IBM surveyed 2,000 CIOs and CTOs across 33 geographies and concluded that you must build all three pillars together to scale agentic AI.
The pillars demand fast changes in infrastructure, governance, and AI models, all things banks are traditionally bad at.
Miss one and the others collapse, which is why most banks are likely closer to -20% ROI than +250%.
Speed on one pillar might be possible, but speed on all three simultaneously is a different story.
IBM’s three pillars:
Infrastructure
IBM’s prescription is optionality: the ability to shift workloads, rotate AI models, and absorb new capabilities without triggering large-scale disruption. Think plug-and-play infrastructure where swapping models doesn’t mean rebuilding systems.
That flexibility extends directly to cloud architecture, and here most organizations are badly exposed. Cloud costs already exceed projections by 48% on average, and only 25% of workloads are easily portable.
That lock-in has a direct cost: slower market response, weaker vendor leverage, delayed model adoption. Organizations that designed for optionality early reported 10% higher AI ROI in 2025.
Governance
IBM’s key insight: governance doesn’t slow agentic AI, it enables it. But what constitutes control is changing fast. Agents make decisions continuously and at volumes no escalation path to manual oversight can realistically govern. Manual oversight becomes a scaling trap. The data already shows the damage.
↳ 77% say AI adoption is outpacing governance capabilities
↳ Organizations averaged 54 AI agent incidents last year
↳ 37% resulted in data exposure or security breaches
↳ 33% caused cascading system failures
IBM’s answer is orchestrated control: governance embedded into architecture itself, letting federated teams move fast inside safe limits rather than waiting for downstream review. The payoff is striking. Organizations with orchestrated control deploy 16x more agents than those relying on manual governance.
Portfolio discipline.
Think your new AI models are built to last? IBM finds the average useful life is just 14 months. Measured against the 3-to-5-year asset lifecycle driving bank IT budgets, the incompatibility is structural, not incidental. IBM’s recommendation: treat AI investments as a portfolio, not individual projects. The enterprise learns faster and scales proven capabilities without one-at-a-time approval delays.

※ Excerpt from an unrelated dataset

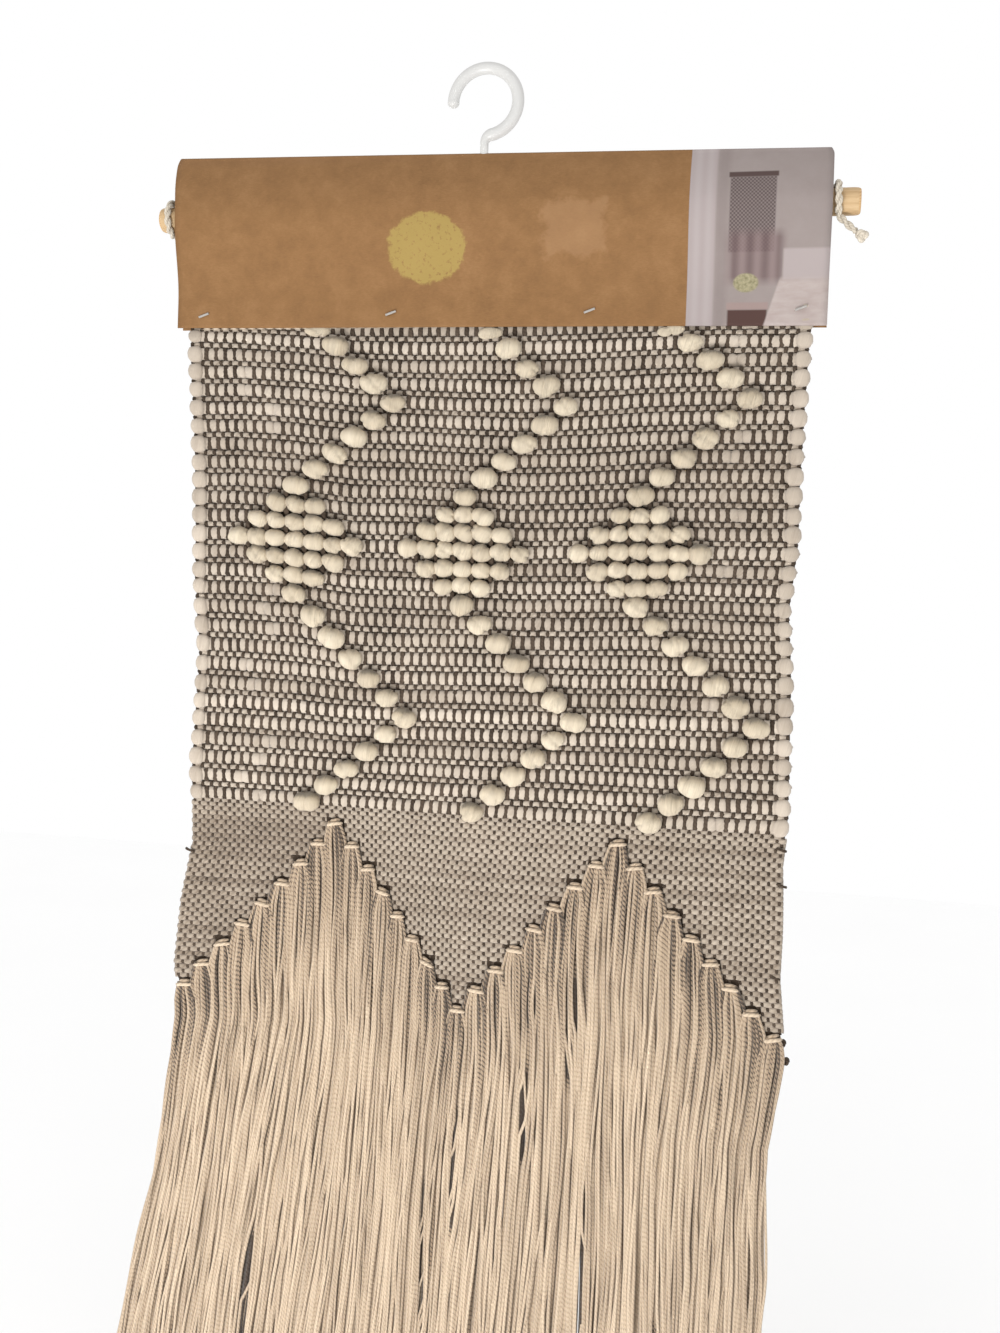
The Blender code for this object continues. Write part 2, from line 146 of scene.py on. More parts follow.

Yet 85% of organizations still lack real-time AI spend visibility, even as AI budgets head from 15% of IT spend today to nearly 25% by 2027. That’s a 71% increase while flying blind on costs.
Three pillars, not two or one
IBM found that organizations building all three pillars together reported 38% higher expected revenue growth and 7% higher operating margins and are already deploying 2.6x more AI agents than peers.
The numbers are compelling, but a bank building only one or two pillars is left with the proverbial one or two-legged stool. For most incumbent banks, all three pillars are at best aspirational.
The real story is the AI ROI gap between winners at 250% and losers at -20%.